WiZ Click is a secondary control option, which uses your main light switch. Toggle the switch on once to activate favourite mode one, twice for favourite mode two. This method of control isn’t quite as neat as having dedicated controls, but it at least means that you can use the WiZ Connected Lights in a similar way to regular bulbs, and you get to keep your existing switches.

The downside is that there’s a temptation to turn your WiZ lights off with your main light switch, which prevents any smart functions working.

WiZ Connected Lights – Alexa and Google Home

Alexa support is supported through the WiZ skill, with a similar range of options supported: you can turns lights on or off, set the brightness level, or pick a colour or scene name. A similar skill exists for Google Home, but there’s no Apple Homekit support at the moment.

Both skills worked well with my voice assistants, with the lights changing state quickly. Voice control is a handy extra for voice lights, particularly when you’re sitting down watching TV and don’t want to stand up.
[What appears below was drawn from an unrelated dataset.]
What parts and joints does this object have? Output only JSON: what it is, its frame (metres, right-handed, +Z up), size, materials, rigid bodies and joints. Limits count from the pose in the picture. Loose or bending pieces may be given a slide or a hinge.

WiZ Connected Lights – IFTTT

WiZ has an IFTTT channel for its connected lights. There are no triggers (you can’t make other things happen when your lights turn on or off), but there are plenty of actions. For example, you can have your lights turn on automatically when you get home.

Should I buy the Wiz Connected Lights?

Wi-Fi bulbs aren’t usually something that I could recommend, as the control options are usually too limited. However, WiZ has worked hard to give its lights different control options, from the WiZ Mote to letting your ordinary light switch set modes. Price wise, the lights are great value and cheaper than the competition, particularly as you don’t need a hub.

Philips Hue is far easier to control and has a dedicated range of switches and a motion sensor, so makes more sense for a lot of people. If you just want a few smart bulbs or lights, then the WiZ Connected is great value.


Great value smart lights with a few neat control methods, but the system isn’t quite as flexible as some of the competition.